Set problem:
Take the listing and print it in full, exactly as given.

* begin Given information *

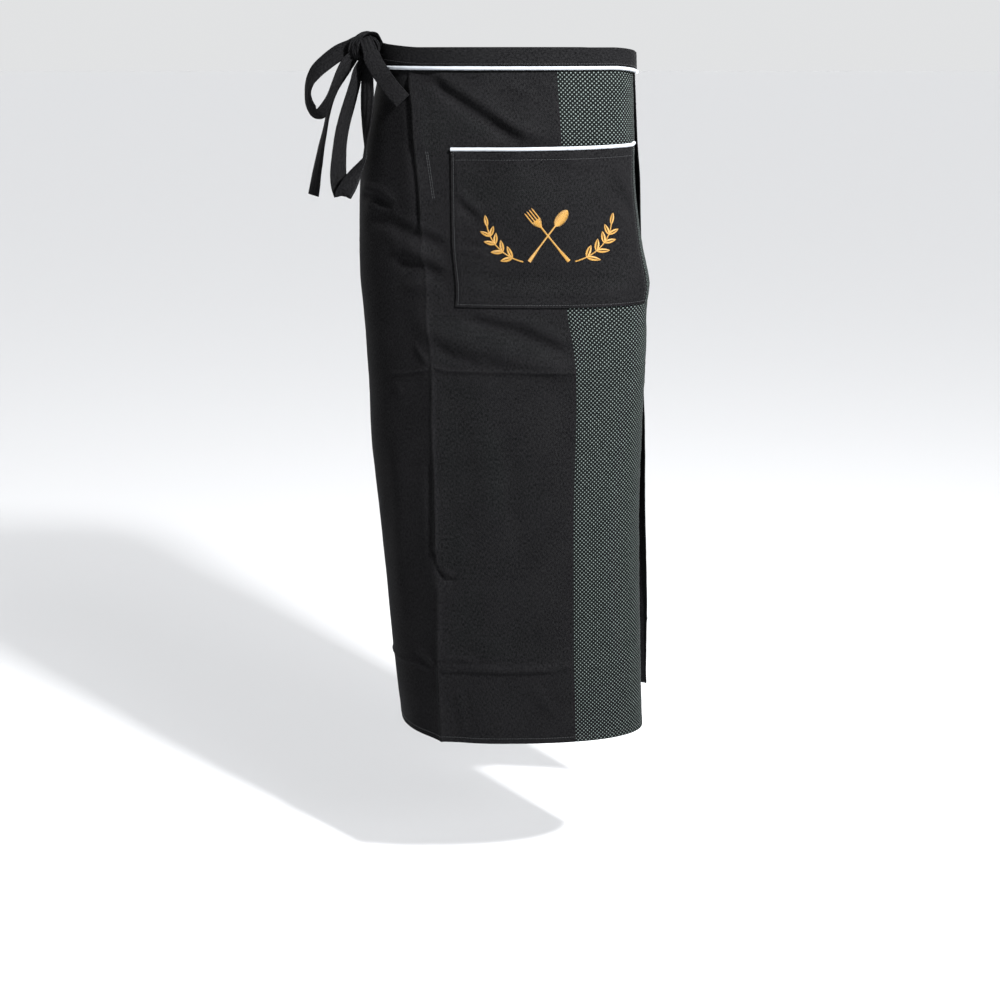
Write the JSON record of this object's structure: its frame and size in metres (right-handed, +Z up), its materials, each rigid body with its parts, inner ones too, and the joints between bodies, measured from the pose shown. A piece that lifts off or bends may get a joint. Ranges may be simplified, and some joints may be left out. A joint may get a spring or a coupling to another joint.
{
  "type": "bistro apron",
  "caption": "Long waist apron of dark twill, worn wrapped round the hips, with a piped waistband and patch pocket, a dotted side strip, an open side slit and ties knotted in a bow at the hip.",
  "frame": {"origin": "centre of the waist hollow at the middle of the waistband's height, where the apron sits on the wearer", "axes": "+Z up along the wearer, -Y towards the front with the pocket, +X towards the dotted strip and the slit"},
  "size_m": [0.4473, 0.2568, 0.8939],
  "materials": {
    "black_twill": "matt black cotton and polyester twill",
    "dotted_twill": "black twill woven with small pale grey-green dots",
    "tie_twill": "folded and stitched black twill tape",
    "white_piping": "white corded piping, satin weave",
    "gold_thread": "gold rayon embroidery thread in satin stitch",
    "grey_thread": "dark grey sewing thread"
  },
  "bodies": {
    "root": {"main_panel": "black_twill", "dotted_panel": "dotted_twill", "waistband": "black_twill", "waist_piping": "white_piping", "pocket": "black_twill", "pocket_piping": "white_piping", "front_tie": "tie_twill", "back_tie": "tie_twill", "knot": "tie_twill", "short_loop": "tie_twill", "long_loop": "tie_twill", "hanging_tail": "tie_twill", "front_tail": "tie_twill"}
  },
  "joints": []
}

* end Given information *

Answer to the task:
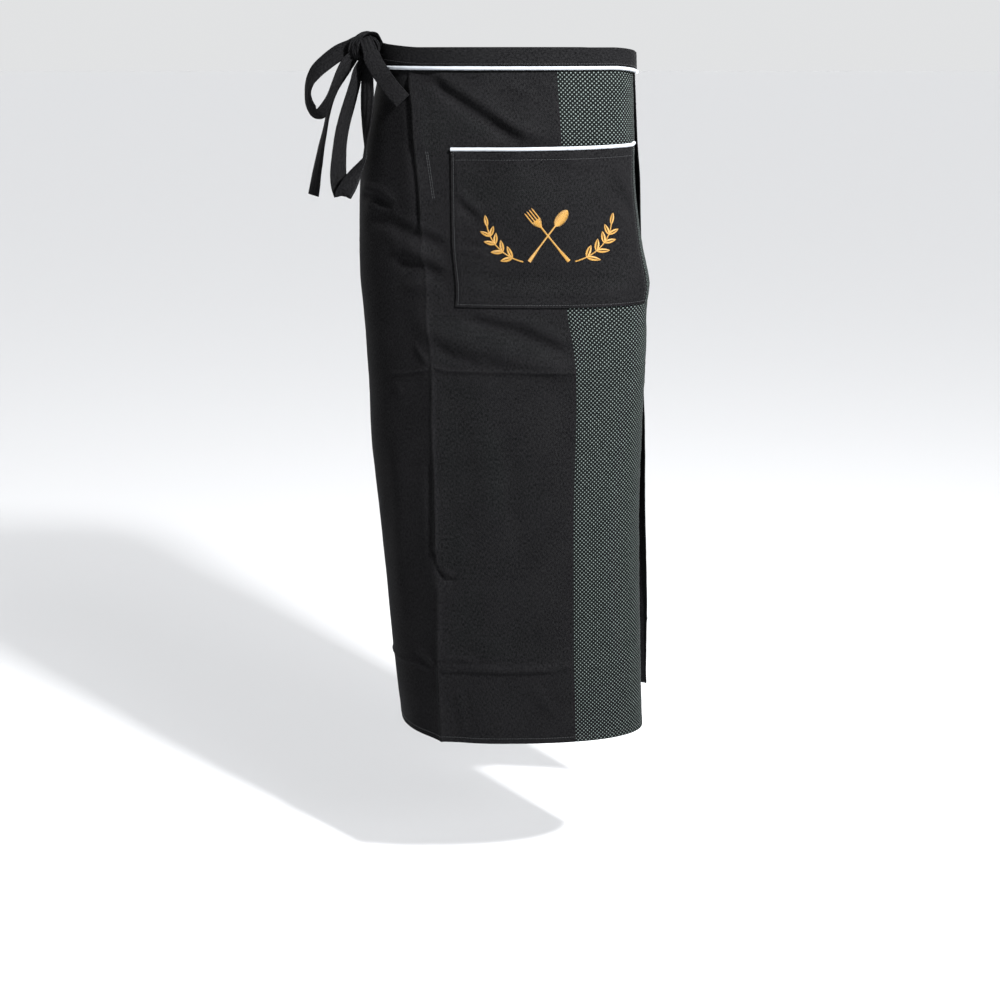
Write the JSON record of this object's structure: its frame and size in metres (right-handed, +Z up), its materials, each rigid body with its parts, inner ones too, and the joints between bodies, measured from the pose shown. A piece that lifts off or bends may get a joint. Ranges may be simplified, and some joints may be left out. A joint may get a spring or a coupling to another joint.
{
  "type": "bistro apron",
  "caption": "Long waist apron of dark twill, worn wrapped round the hips, with a piped waistband and patch pocket, a dotted side strip, an open side slit and ties knotted in a bow at the hip.",
  "frame": {"origin": "centre of the waist hollow at the middle of the waistband's height, where the apron sits on the wearer", "axes": "+Z up along the wearer, -Y towards the front with the pocket, +X towards the dotted strip and the slit"},
  "size_m": [0.4473, 0.2568, 0.8939],
  "materials": {
    "black_twill": "matt black cotton and polyester twill",
    "dotted_twill": "black twill woven with small pale grey-green dots",
    "tie_twill": "folded and stitched black twill tape",
    "white_piping": "white corded piping, satin weave",
    "gold_thread": "gold rayon embroidery thread in satin stitch",
    "grey_thread": "dark grey sewing thread"
  },
  "bodies": {
    "root": {"main_panel": "black_twill", "dotted_panel": "dotted_twill", "waistband": "black_twill", "waist_piping": "white_piping", "pocket": "black_twill", "pocket_piping": "white_piping", "front_tie": "tie_twill", "back_tie": "tie_twill", "knot": "tie_twill", "short_loop": "tie_twill", "long_loop": "tie_twill", "hanging_tail": "tie_twill", "front_tail": "tie_twill"}
  },
  "joints": []
}